В историко-экономической литературе можно найти немало вполне реалистических гипотез о том, каким образом в XVI–XVIII вв. протестантизм мог послужить фактором, способствовавшим перемещению центра европейского экономического развития из стран Южной в страны Северной Европы. Например, Ф. Горски указывает на четыре возможных каузальных механизма такого перехвата экономического лидерства [Gorski, 2005]. Во-первых, спровоцировав активную миграцию, связанную с массовым переездом приверженцев протестантизма из преимущественно католических в преимущественно протестантские страны, Реформация привела к крупномасштабному перемещению человеческого и финансового капитала, переносу передовых технологий и переформатированию торговых сетей в пользу стран Северной Европы.

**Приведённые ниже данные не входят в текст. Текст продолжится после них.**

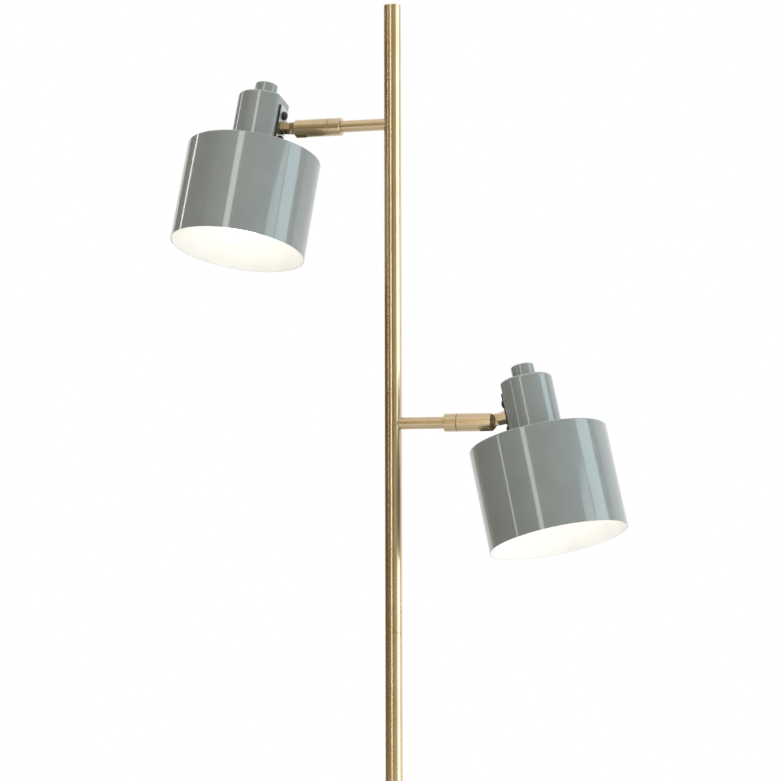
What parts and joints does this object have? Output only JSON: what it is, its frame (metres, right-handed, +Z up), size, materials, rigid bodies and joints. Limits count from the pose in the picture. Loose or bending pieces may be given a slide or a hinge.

Во-вторых, сократив число религиозных праздников и удлинив среднюю продолжительность рабочего дня, она увеличила предложение труда. В-третьих, благодаря экспроприации монастырской собственности и ликвидации монашеских орденов в хозяйственный оборот был включен огромный дополнительный объем физических и людских ресурсов. В-четвертых, стимулируя антиабсолютистские политические движения, Реформация способствовала утверждению менее хищнических и более предсказуемых форм государственного управления, появлению более надежных и лучше защищенных прав собственности. Несомненно, все это достаточно правдоподобные объяснения того, каким образом протестантизм мог ускорить экономическое развитие стран Северной Европы. Однако все они не являются веберовскими, поскольку апеллируют не к специфике протестантской этики, а к тем или иным «неспиритуалистическим» факторам.
Странная особенность рассуждений Вебера о «современном рациональном капитализме» – их хронологическая неопределенность. Из текста «Протестантской этики» нелегко понять, когда он, по мнению Вебера, возник, как эволюционировал и продолжает ли существовать до сих пор.